Indeed, in areas where menu labeling is required, offering more healthful food might improve sales overall. After New York's law went into effect, Le Pain Quotidien's sales of brownies and tarts dipped. A year later, the bakery introduced bite-size versions. Some customers downsized to the smaller version. But the option also attracted a new group of customers who previously had skipped dessert, Moran said.

According to the Stanford study of Starbucks sales, calorie posting had no effect on profits except in stores near competitor Dunkin' Donuts. In those stores, revenues increased by 3 percent, suggesting that consumers substituted items not only within stores but also across them.
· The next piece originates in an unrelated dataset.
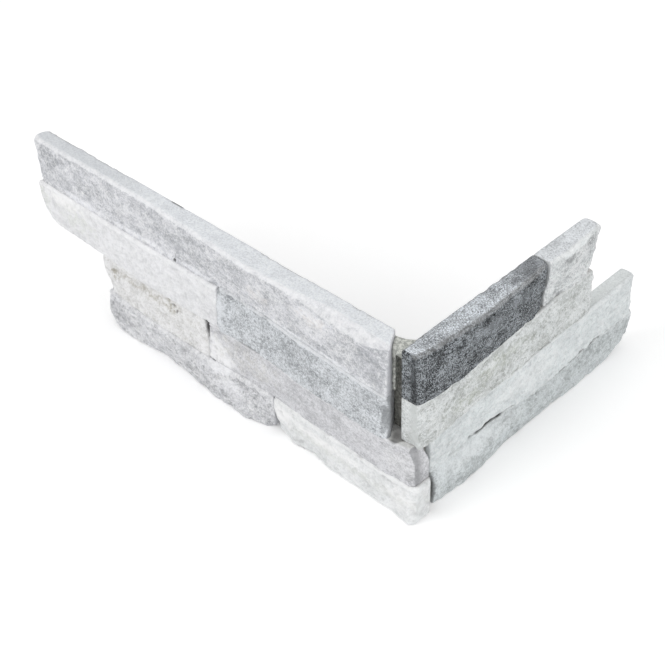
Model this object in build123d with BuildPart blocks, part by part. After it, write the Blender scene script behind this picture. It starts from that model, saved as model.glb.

"Before menu labeling, most of what restaurants did was add grilled chicken and salads and apple slices. But with it, they have the benefit of having people notice the changes they make," said Margo Wootan, director of nutrition policy at the Center for Science in the Public Interest, a Washington public-health advocacy group.

For example, she said, restaurants might switch to leaner ground beef, lower-fat mayonnaise or a smaller bun. All are decisions that can have substantial impact on the nutritional bottom line. "They can cut calories in innovative ways and get credit," she said. "It opens up a whole new host of possibilities for restaurants."